Political deadlock continues in Spain three days after voters failed to give right-wing parties a majority to form a working coalition in an election that saw a surprising rebound for Spain’s ruling socialist party PSOE and its leader Pedro Sánchez.
Despite substantially increasing both their vote share and parliamentary representation, the conservative Partido Popular (PP) did not collect the 175 seats required in the Spanish Congress of Deputies to form a coalition, as their potential populist partners VOX lost almost half of their existing seats in a shocking turn of events.
While facing a potential challenge to his leadership within his own party, PP leader Alberto Feijóo has broached the possibility of a deal with the PSOE despite previously running on a platform to remove Sánchez from office.
Against this background, the leader of VOX, Santiago Abascal, warned of a coalition of “national destruction” between PP and PSOE in his first TV interview after his party’s poor showing, blaming the result on media and opinion poll manipulation as well as the PP’s botched electoral strategy.
Abascal added that the media had been successful in dividing the right electorally as he fingered the polling company, Gad3, which has been accused this week of helping to manipulate the electorate through opinion polls that inflated PP’s numbers.
Following the inconclusive vote, Sánchez was named caretaker prime minister Tuesday, July 25th, as Spain’s monarch King Felipe VI prepared to mediate talks between the rival factions.

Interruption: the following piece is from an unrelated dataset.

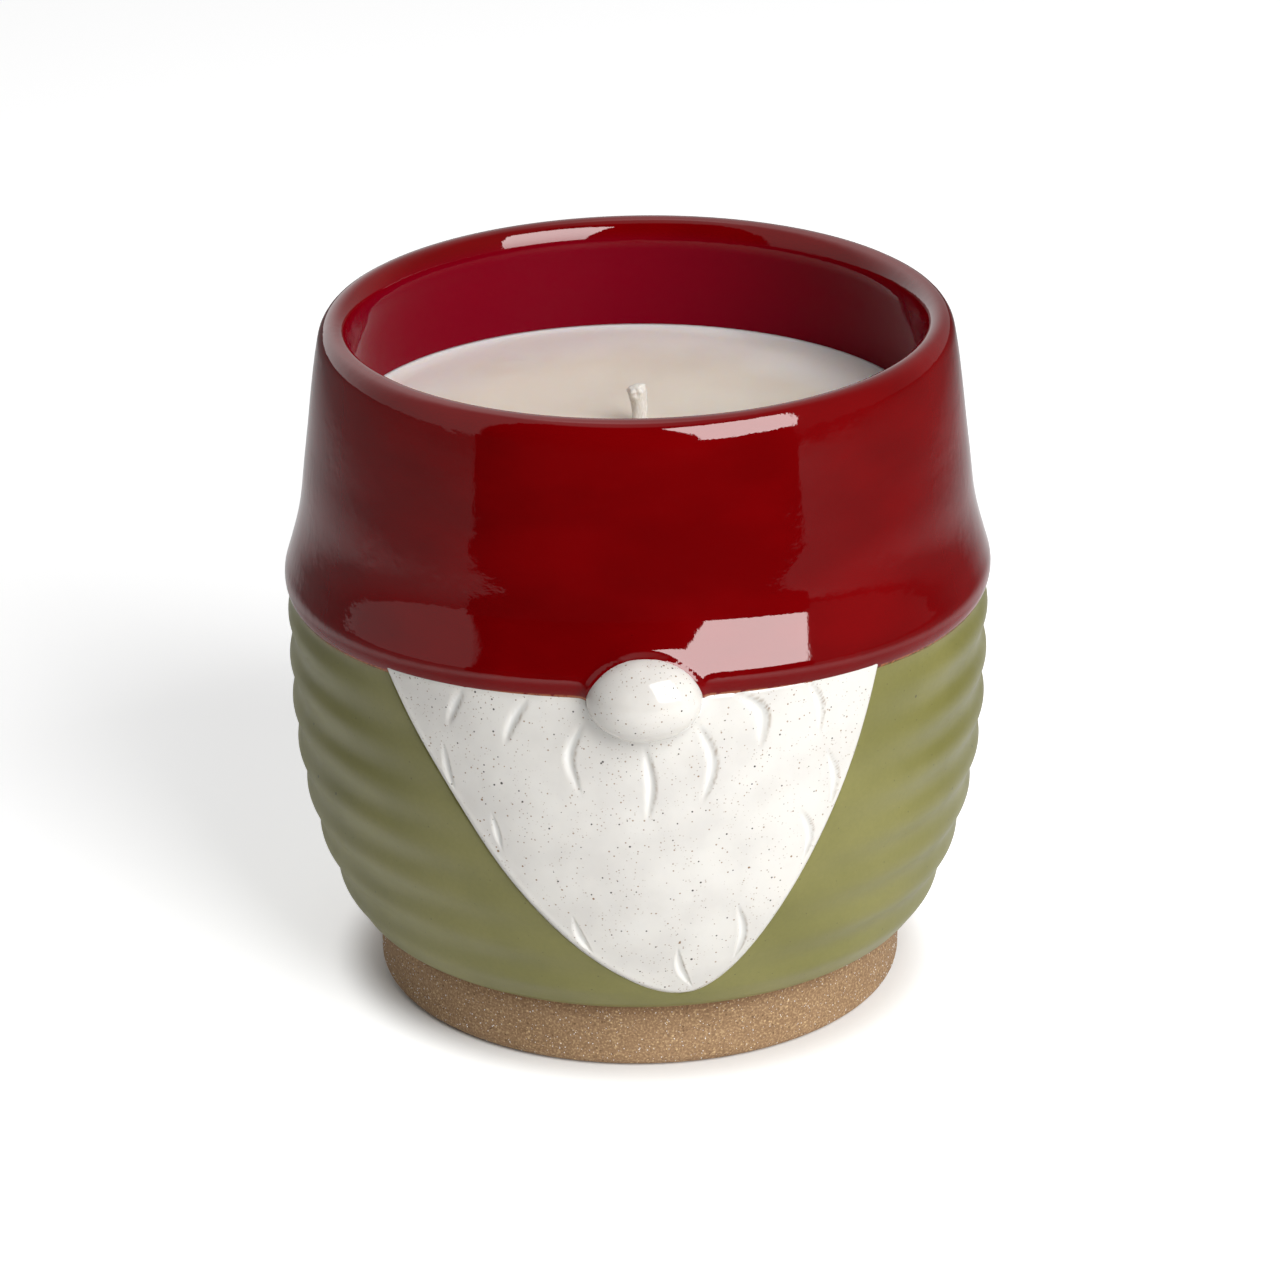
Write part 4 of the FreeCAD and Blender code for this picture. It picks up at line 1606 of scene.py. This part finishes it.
# ---- studio -------------------------------------------------------------------------------------
@dataclass
class Studio:
    """The floor, the lights and the camera."""

    key_azimuth: float = 37.7
    key_elevation: float = 31.0
    key_distance: float = 0.9
    key_size: tuple = (0.6, 0.82)
    key_power: float = 12.0
    camera_distance: float = 0.6607
    camera_elevation: float = 23.09
    camera_target: tuple = (0.00027, 0.0, 0.04883)
    camera_roll: float = -0.35
    lens: float = 129.85

    def direction(self, azimuth: float, elevation: float) -> Vector:
        """The direction towards that angle round the pot from the front and above the floor."""
        a, e = math.radians(azimuth), math.radians(elevation)
        return Vector((math.sin(a) * math.cos(e), -math.cos(a) * math.cos(e), math.sin(e)))

    def panel(self, name: str, corners: list[tuple[float, float, float]]) -> bpy.types.Object:
        """A flat sheet with those four corners, in metres."""
        mesh = bpy.data.meshes.new(name)
        mesh.from_pydata(corners, [], [(0, 1, 2, 3)])
        return add_object(name, mesh)

    def floor(self) -> None:
        """A plain pale floor, which the pot's reflections see dimmer far away and more so on the right, as
        painted shade; to the camera it glows, a painted light that lifts the pot's shadow except close round
        the foot.
        """
        half = 3.0
        obj = self.panel("floor", [(-half, -half, 0), (half, -half, 0), (half, half, 0), (-half, half, 0)])
        paint = Paint("pale_floor")
        across = paint.node("ShaderNodeSeparateXYZ", None, {0: paint.place}).outputs[0]
        # Painted shade: what the pot sees of the floor darkens far away and to the right.
        far = paint.ramp(paint.distance_out(), 180.0, 420.0, 0.9, 0.25)
        level = paint.math("MULTIPLY", far, paint.ramp(across, 0.05, 0.35, 1.0, 0.4))
        colour = paint.node("ShaderNodeCombineXYZ", None, {0: level, 1: level, 2: level}).outputs[0]
        seen = paint.node("ShaderNodeLightPath").outputs["Is Camera Ray"]
        colour = paint.mix(seen, colour, (0.92, 0.92, 0.92))
        # Painted light: the floor glows for the camera, lifting the pot's shadow everywhere but close round
        # the foot.
        painted_glow = paint.math("MULTIPLY", seen, paint.ramp(paint.distance_out(), 37.5, 46.0, 0.0, 0.45))
        surface = paint.finish(
            Base_Color=colour,
            Roughness=0.9,
            Specular_IOR_Level=0.0,
            Emission_Color=(1.0, 1.0, 1.0),
            Emission_Strength=painted_glow,
        )
        obj.data.materials.append(surface)

    def flag(self) -> None:
        """A black card in front of the pot, which only its reflections see."""
        y, half, top = -0.3, 0.42, 0.095
        obj = self.panel("black_card", [(-half, y, 0), (half, y, 0), (half, y, top), (-half, y, top)])
        paint = Paint("black_card")
        obj.data.materials.append(paint.finish(Base_Color=(0.003, 0.003, 0.003), Roughness=1.0))
        obj.visible_camera = obj.visible_diffuse = obj.visible_shadow = False

    def key(self) -> None:
        """The large soft box at the front right."""
        light = bpy.data.lights.new("key", "AREA")
        light.shape = "RECTANGLE"
        light.size, light.size_y = self.key_size
        light.energy = self.key_power
        obj = add_object("key", light)
        toward = self.direction(self.key_azimuth, self.key_elevation)
        obj.location = toward * self.key_distance + Vector((0.0, 0.0, 0.06))
        obj.rotation_euler = toward.to_track_quat("Z", "Y").to_euler()

    def world(self) -> None:
        """A white room whose front, where the camera stands, is dark."""
        room = bpy.data.worlds.new("room")
        room.use_nodes = True
        graph = Graph(room.node_tree)
        graph.tree.nodes.clear()
        way = graph.node("ShaderNodeTexCoord").outputs["Generated"]
        split = graph.node("ShaderNodeSeparateXYZ", None, {0: way})
        x, y, z = split.outputs
        turn = graph.math("ABSOLUTE", graph.math("ARCTAN2", x, graph.math("MULTIPLY", y, -1.0)))
        beside = graph.ramp(turn, math.radians(54.0), math.radians(56.5))
        above = graph.ramp(z, math.sin(math.radians(60.0)), math.sin(math.radians(72.0)))
        open_sky = graph.math("MAXIMUM", beside, graph.math("MULTIPLY", above, 1.4))
        behind = graph.ramp(turn, math.radians(95.0), math.radians(150.0), 0.27, 0.9)
        right = graph.ramp(x, -0.5, 0.5, 1.3, 0.3)
        level = graph.math("MULTIPLY", graph.math("MULTIPLY", open_sky, behind), right)
        lit = graph.node("ShaderNodeBackground", None, {"Color": (1.0, 1.0, 1.0, 1.0), "Strength": level})
        seen = graph.node("ShaderNodeBackground", None, {"Color": (1.0, 1.0, 1.0, 1.0), "Strength": 1.0})
        ray = graph.node("ShaderNodeLightPath").outputs["Is Camera Ray"]
        both = graph.node("ShaderNodeMixShader", None, {0: ray, 1: lit.outputs[0], 2: seen.outputs[0]})
        graph.node("ShaderNodeOutputWorld", None, {"Surface": both.outputs[0]})
        bpy.context.scene.world = room
        bpy.context.scene.view_settings.view_transform = "Standard"

    def camera(self) -> None:
        """The camera, in front of the pot and above it."""
        data = bpy.data.cameras.new("camera")
        data.lens = self.lens
        data.clip_start, data.clip_end = 0.01, 20.0
        obj = add_object("camera", data)
        away = self.direction(0.0, self.camera_elevation) * self.camera_distance
        tilt = Matrix.Rotation(math.radians(90.0 - self.camera_elevation), 4, "X")
        roll = Matrix.Rotation(math.radians(self.camera_roll), 4, "Z")
        place = Matrix.Translation(away + Vector(self.camera_target))
        obj.matrix_world = place @ tilt @ roll
        bpy.context.scene.camera = obj

    def build(self) -> None:
        """Sets up the studio."""
        self.floor()
        self.flag()
        self.key()
        self.world()
        self.camera()


def main() -> None:
    """Builds the candle pot round its frame and sets up the studio."""
    logging.basicConfig(level=logging.INFO, format="%(name)s: %(message)s")
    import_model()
    Studio().build()
    shape = PotShape.from_frame()
    clay = BareClay(name="clay_body", colour=(0.38, 0.26, 0.16)).material()
    red, white = RedGlaze().material(), WhiteGlaze().material()
    nose = Nose(shape)
    beard = Beard(shape)
    Foot(shape).build()
    Bowl(shape, beard).build(clay, red)
    Hat(shape, nose).build(clay, red)
    beard.build(nose, clay, white)
    nose.build(clay, white)
    Candle(shape).build()


if __name__ == "__main__":
    main()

There is speculation that Sánchez and the socialists may attempt to hold another snap election or even forge a fractious coalition agreement with Catalan and Basque separatists in a bid to maintain power.
Despite many of their leaders being forced into exile in Belgium following the failed independence referendum of 2017, Catalan separatists may become kingmakers under the current electoral map, as Junts, the Catalan nationalist party, offered to do a deal with the PSOE in exchange for amnesty for their leadership.
Hopes for a PP coalition with smaller regional parties and VOX, to make up the numbers needed for a parliamentary majority, diminished earlier this week. Sánchez and his PSOE appear to have far more electoral options heading into negotiations. Sánchez has been in office since 2018 through a series of left-wing coalitions that have often depended on separatist parties, leading to criticism from the Right that he was sacrificing Spanish unity for the sake of power.